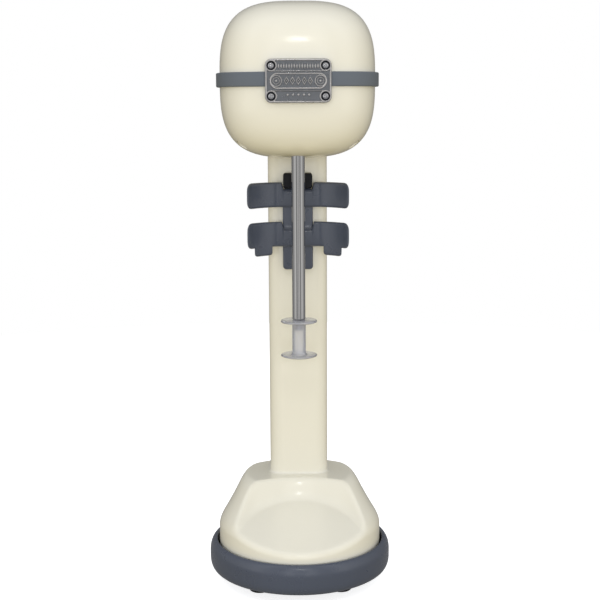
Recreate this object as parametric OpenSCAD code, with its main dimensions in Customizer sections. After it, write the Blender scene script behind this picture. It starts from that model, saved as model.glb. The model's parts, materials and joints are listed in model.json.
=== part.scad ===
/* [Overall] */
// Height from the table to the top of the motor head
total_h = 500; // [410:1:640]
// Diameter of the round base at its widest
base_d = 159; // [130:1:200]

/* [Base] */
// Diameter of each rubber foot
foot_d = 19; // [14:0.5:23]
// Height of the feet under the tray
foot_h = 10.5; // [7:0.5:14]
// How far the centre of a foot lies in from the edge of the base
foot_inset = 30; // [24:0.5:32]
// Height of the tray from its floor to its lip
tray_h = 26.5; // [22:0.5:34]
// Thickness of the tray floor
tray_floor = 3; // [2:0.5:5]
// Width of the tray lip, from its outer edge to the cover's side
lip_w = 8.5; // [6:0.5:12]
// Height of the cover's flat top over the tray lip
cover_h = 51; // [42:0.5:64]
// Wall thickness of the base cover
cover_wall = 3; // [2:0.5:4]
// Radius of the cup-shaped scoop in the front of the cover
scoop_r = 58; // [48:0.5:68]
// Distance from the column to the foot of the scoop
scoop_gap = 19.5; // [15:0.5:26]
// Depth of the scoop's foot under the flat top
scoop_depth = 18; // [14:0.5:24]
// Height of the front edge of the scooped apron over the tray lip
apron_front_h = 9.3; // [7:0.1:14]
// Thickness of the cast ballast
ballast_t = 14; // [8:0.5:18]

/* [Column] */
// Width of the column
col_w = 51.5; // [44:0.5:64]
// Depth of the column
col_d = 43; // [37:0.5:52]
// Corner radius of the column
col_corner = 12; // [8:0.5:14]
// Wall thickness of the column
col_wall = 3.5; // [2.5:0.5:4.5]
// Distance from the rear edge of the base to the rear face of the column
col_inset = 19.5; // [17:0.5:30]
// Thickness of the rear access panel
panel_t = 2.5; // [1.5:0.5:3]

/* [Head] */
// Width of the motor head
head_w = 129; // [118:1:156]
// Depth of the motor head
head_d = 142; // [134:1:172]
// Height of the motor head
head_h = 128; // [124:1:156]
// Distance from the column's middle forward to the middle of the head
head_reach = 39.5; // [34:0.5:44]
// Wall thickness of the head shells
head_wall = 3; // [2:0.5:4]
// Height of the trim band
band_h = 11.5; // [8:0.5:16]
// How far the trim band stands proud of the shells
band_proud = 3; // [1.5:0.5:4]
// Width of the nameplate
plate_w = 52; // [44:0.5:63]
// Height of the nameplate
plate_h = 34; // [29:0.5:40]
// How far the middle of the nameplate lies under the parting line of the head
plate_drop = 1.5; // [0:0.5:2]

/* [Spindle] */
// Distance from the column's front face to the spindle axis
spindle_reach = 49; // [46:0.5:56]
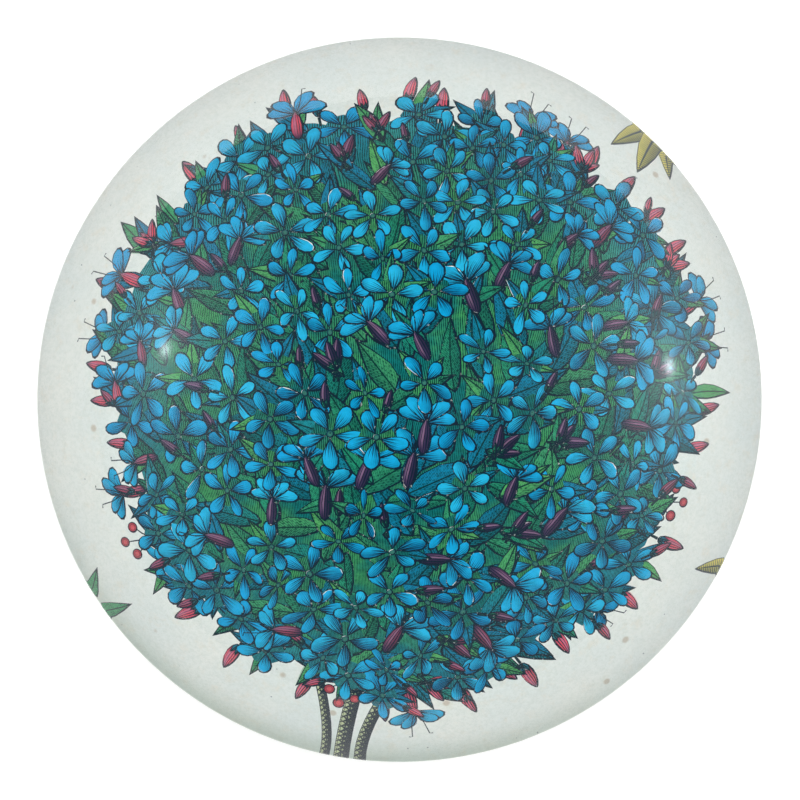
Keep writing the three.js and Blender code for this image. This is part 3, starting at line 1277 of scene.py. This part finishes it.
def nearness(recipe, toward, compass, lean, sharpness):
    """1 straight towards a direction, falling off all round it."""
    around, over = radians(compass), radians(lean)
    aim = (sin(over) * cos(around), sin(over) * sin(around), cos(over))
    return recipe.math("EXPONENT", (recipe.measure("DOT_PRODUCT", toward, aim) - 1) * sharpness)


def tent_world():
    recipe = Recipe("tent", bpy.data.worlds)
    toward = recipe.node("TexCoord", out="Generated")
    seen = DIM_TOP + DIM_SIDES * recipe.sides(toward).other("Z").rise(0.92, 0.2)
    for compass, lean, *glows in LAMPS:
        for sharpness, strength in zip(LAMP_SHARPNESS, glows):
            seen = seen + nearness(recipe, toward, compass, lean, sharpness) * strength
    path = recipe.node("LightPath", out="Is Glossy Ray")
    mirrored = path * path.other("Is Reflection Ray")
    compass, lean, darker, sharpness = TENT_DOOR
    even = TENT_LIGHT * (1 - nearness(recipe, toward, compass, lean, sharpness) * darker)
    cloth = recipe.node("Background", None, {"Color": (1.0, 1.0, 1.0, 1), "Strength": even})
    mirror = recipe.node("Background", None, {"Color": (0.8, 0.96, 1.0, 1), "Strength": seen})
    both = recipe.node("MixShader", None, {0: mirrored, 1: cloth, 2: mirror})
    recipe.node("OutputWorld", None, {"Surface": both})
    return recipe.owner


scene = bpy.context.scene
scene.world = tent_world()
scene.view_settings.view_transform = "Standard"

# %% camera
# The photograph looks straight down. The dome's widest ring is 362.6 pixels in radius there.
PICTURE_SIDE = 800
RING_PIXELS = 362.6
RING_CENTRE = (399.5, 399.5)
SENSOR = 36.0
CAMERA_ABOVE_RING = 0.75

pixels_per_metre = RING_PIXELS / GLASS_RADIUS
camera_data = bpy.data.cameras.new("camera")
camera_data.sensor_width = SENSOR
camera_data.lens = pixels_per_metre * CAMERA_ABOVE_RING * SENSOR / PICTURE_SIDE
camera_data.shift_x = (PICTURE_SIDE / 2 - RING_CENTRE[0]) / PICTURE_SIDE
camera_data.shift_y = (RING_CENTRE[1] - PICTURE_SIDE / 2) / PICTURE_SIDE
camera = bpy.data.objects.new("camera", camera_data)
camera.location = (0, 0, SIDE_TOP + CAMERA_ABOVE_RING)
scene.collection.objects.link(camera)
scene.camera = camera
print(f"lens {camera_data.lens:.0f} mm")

■ ■ ■ ■ ■ ■ ■

[Short problem] Would you restate each of the entries word for word?

[Finished answer]
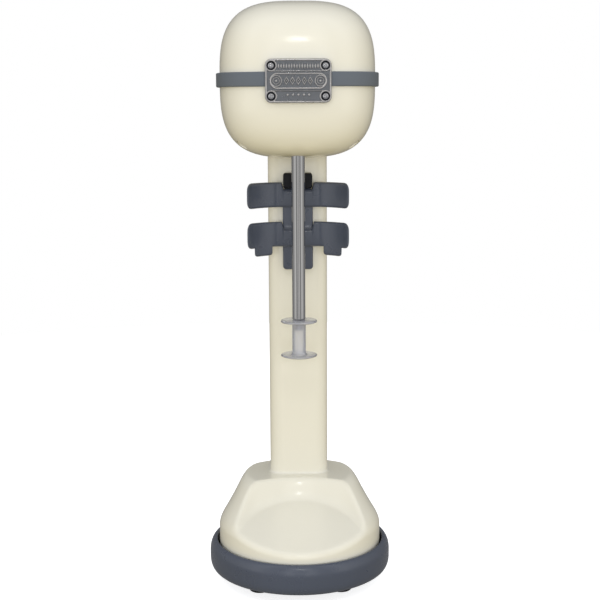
Recreate this object as parametric OpenSCAD code, with its main dimensions in Customizer sections. After it, write the Blender scene script behind this picture. It starts from that model, saved as model.glb. The model's parts, materials and joints are listed in model.json.
=== part.scad ===
/* [Overall] */
// Height from the table to the top of the motor head
total_h = 500; // [410:1:640]
// Diameter of the round base at its widest
base_d = 159; // [130:1:200]

/* [Base] */
// Diameter of each rubber foot
foot_d = 19; // [14:0.5:23]
// Height of the feet under the tray
foot_h = 10.5; // [7:0.5:14]
// How far the centre of a foot lies in from the edge of the base
foot_inset = 30; // [24:0.5:32]
// Height of the tray from its floor to its lip
tray_h = 26.5; // [22:0.5:34]
// Thickness of the tray floor
tray_floor = 3; // [2:0.5:5]
// Width of the tray lip, from its outer edge to the cover's side
lip_w = 8.5; // [6:0.5:12]
// Height of the cover's flat top over the tray lip
cover_h = 51; // [42:0.5:64]
// Wall thickness of the base cover
cover_wall = 3; // [2:0.5:4]
// Radius of the cup-shaped scoop in the front of the cover
scoop_r = 58; // [48:0.5:68]
// Distance from the column to the foot of the scoop
scoop_gap = 19.5; // [15:0.5:26]
// Depth of the scoop's foot under the flat top
scoop_depth = 18; // [14:0.5:24]
// Height of the front edge of the scooped apron over the tray lip
apron_front_h = 9.3; // [7:0.1:14]
// Thickness of the cast ballast
ballast_t = 14; // [8:0.5:18]

/* [Column] */
// Width of the column
col_w = 51.5; // [44:0.5:64]
// Depth of the column
col_d = 43; // [37:0.5:52]
// Corner radius of the column
col_corner = 12; // [8:0.5:14]
// Wall thickness of the column
col_wall = 3.5; // [2.5:0.5:4.5]
// Distance from the rear edge of the base to the rear face of the column
col_inset = 19.5; // [17:0.5:30]
// Thickness of the rear access panel
panel_t = 2.5; // [1.5:0.5:3]

/* [Head] */
// Width of the motor head
head_w = 129; // [118:1:156]
// Depth of the motor head
head_d = 142; // [134:1:172]
// Height of the motor head
head_h = 128; // [124:1:156]
// Distance from the column's middle forward to the middle of the head
head_reach = 39.5; // [34:0.5:44]
// Wall thickness of the head shells
head_wall = 3; // [2:0.5:4]
// Height of the trim band
band_h = 11.5; // [8:0.5:16]
// How far the trim band stands proud of the shells
band_proud = 3; // [1.5:0.5:4]
// Width of the nameplate
plate_w = 52; // [44:0.5:63]
// Height of the nameplate
plate_h = 34; // [29:0.5:40]
// How far the middle of the nameplate lies under the parting line of the head
plate_drop = 1.5; // [0:0.5:2]

/* [Spindle] */
// Distance from the column's front face to the spindle axis
spindle_reach = 49; // [46:0.5:56]
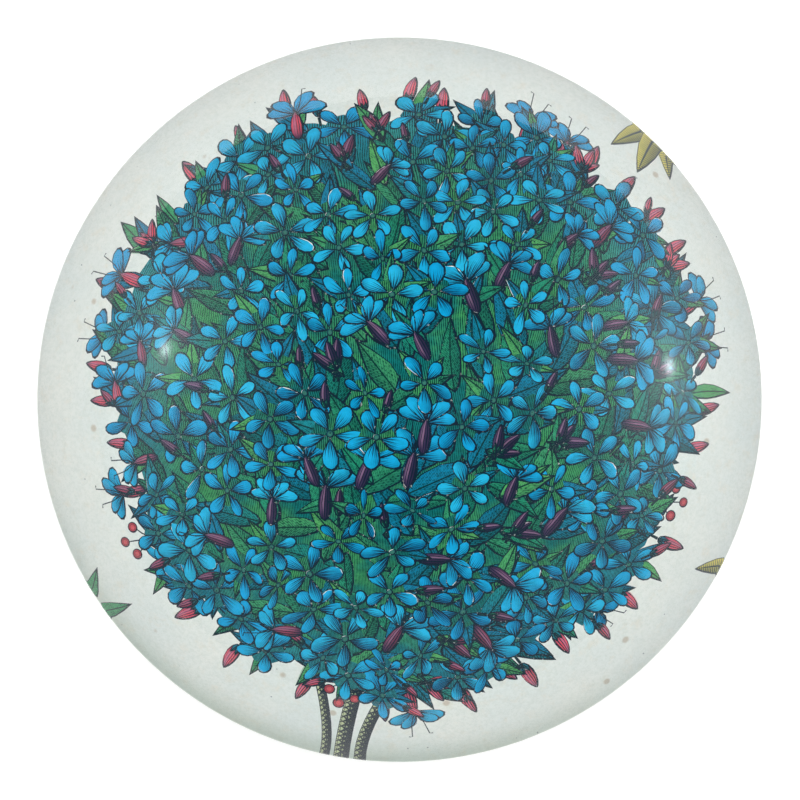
Keep writing the three.js and Blender code for this image. This is part 3, starting at line 1277 of scene.py. This part finishes it.
def nearness(recipe, toward, compass, lean, sharpness):
    """1 straight towards a direction, falling off all round it."""
    around, over = radians(compass), radians(lean)
    aim = (sin(over) * cos(around), sin(over) * sin(around), cos(over))
    return recipe.math("EXPONENT", (recipe.measure("DOT_PRODUCT", toward, aim) - 1) * sharpness)


def tent_world():
    recipe = Recipe("tent", bpy.data.worlds)
    toward = recipe.node("TexCoord", out="Generated")
    seen = DIM_TOP + DIM_SIDES * recipe.sides(toward).other("Z").rise(0.92, 0.2)
    for compass, lean, *glows in LAMPS:
        for sharpness, strength in zip(LAMP_SHARPNESS, glows):
            seen = seen + nearness(recipe, toward, compass, lean, sharpness) * strength
    path = recipe.node("LightPath", out="Is Glossy Ray")
    mirrored = path * path.other("Is Reflection Ray")
    compass, lean, darker, sharpness = TENT_DOOR
    even = TENT_LIGHT * (1 - nearness(recipe, toward, compass, lean, sharpness) * darker)
    cloth = recipe.node("Background", None, {"Color": (1.0, 1.0, 1.0, 1), "Strength": even})
    mirror = recipe.node("Background", None, {"Color": (0.8, 0.96, 1.0, 1), "Strength": seen})
    both = recipe.node("MixShader", None, {0: mirrored, 1: cloth, 2: mirror})
    recipe.node("OutputWorld", None, {"Surface": both})
    return recipe.owner


scene = bpy.context.scene
scene.world = tent_world()
scene.view_settings.view_transform = "Standard"

# %% camera
# The photograph looks straight down. The dome's widest ring is 362.6 pixels in radius there.
PICTURE_SIDE = 800
RING_PIXELS = 362.6
RING_CENTRE = (399.5, 399.5)
SENSOR = 36.0
CAMERA_ABOVE_RING = 0.75

pixels_per_metre = RING_PIXELS / GLASS_RADIUS
camera_data = bpy.data.cameras.new("camera")
camera_data.sensor_width = SENSOR
camera_data.lens = pixels_per_metre * CAMERA_ABOVE_RING * SENSOR / PICTURE_SIDE
camera_data.shift_x = (PICTURE_SIDE / 2 - RING_CENTRE[0]) / PICTURE_SIDE
camera_data.shift_y = (RING_CENTRE[1] - PICTURE_SIDE / 2) / PICTURE_SIDE
camera = bpy.data.objects.new("camera", camera_data)
camera.location = (0, 0, SIDE_TOP + CAMERA_ABOVE_RING)
scene.collection.objects.link(camera)
scene.camera = camera
print(f"lens {camera_data.lens:.0f} mm")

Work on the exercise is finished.